Vocês já são pessoas com bastante maturidade artística, especialmente o Carlos, que tem um background também bastante amplo. Como é que tem sido para vocês este processo de ligação, tendo em conta que alguns até vinham de universos musicais distintos?
[Luís] Nós temos um bocado aquele bichinho da canção, e isso torna as coisas mais fáceis. O espaço que estamos a trabalhar não é um espaço para esgrimar egos, mas para encontrar uma ideia fixe que funcione para a canção. Por estarmos todos mais ou menos alinhados nesse objetivo, torna o caminho muito simples. Se um tipo diz “olha, não gosto especialmente disso”, vamos tentar encontrar outro.
[Mitó] Mas pronto, também não vamos negar que o ponto de partida sempre são as letras e as músicas do Pedro.
[Pedro] E o que dá gozo é que, de repente, as minhas letras e as músicas vão ser muito bem tratadas por toda a gente.
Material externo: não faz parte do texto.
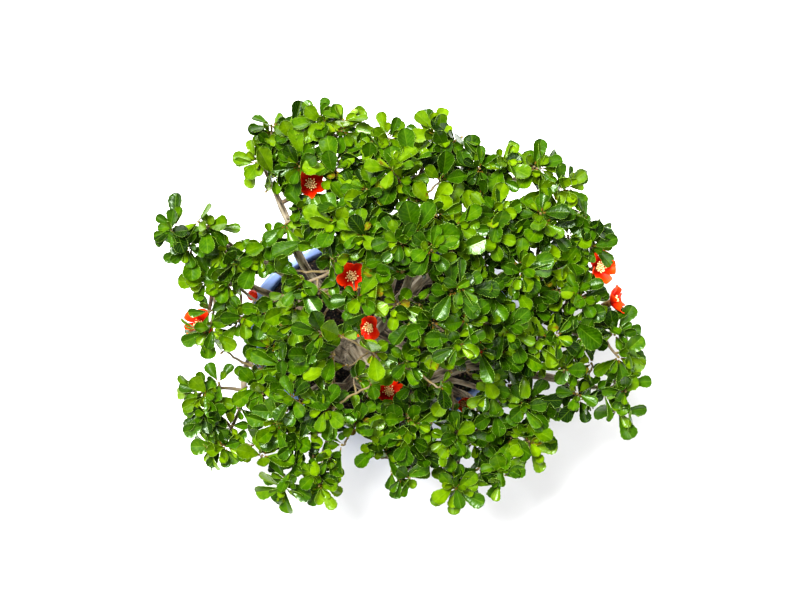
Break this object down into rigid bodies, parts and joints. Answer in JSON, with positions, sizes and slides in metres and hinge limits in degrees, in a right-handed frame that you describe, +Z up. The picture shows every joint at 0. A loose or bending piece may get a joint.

E tenho a máxima confiança em todas as pessoas envolvidas no trabalho. Neste processo até fiz muita coisa, gravei muitos arranjos específicos, mas que não têm nenhuma validade porque depois vêm as outras mãos e o Carlos Guerreiro vai, por exemplo, meter a colher dele lá naquilo, misturar aquilo tudo…
[Mitó] Vai fabricar instrumentos para aquilo…
[Pedro] E, de repente, ele sabe que nós também vamos pegar naquilo outra vez e vai ser uma coisa diferente daquilo que ele traz.
[Luís] No disco houve canções… Nós gravámos mais três ou quatro?
[Pedro] Só gravámos mais duas.
[Mitó] O da denúncia, e o “Ele Não Existe”?
[Luís] Não, não. Era mais uma.
[Mitó] Ah, o “Já Vou”.
[Luís] E não entraram porque não ficaram contentes com o resultado. E acontece, são processos. Às vezes há canções que demoram mais tempo a chegar a um sítio que nos agrada. Outras não estão lá. Outras não cabem no universo de um disco. Faz parte e é um processo super fixe. Tocar dá muito gozo, ver a reação das pessoas, mas também estar nesta fase a encontrar caminhos, decidir ideias. É espetacular.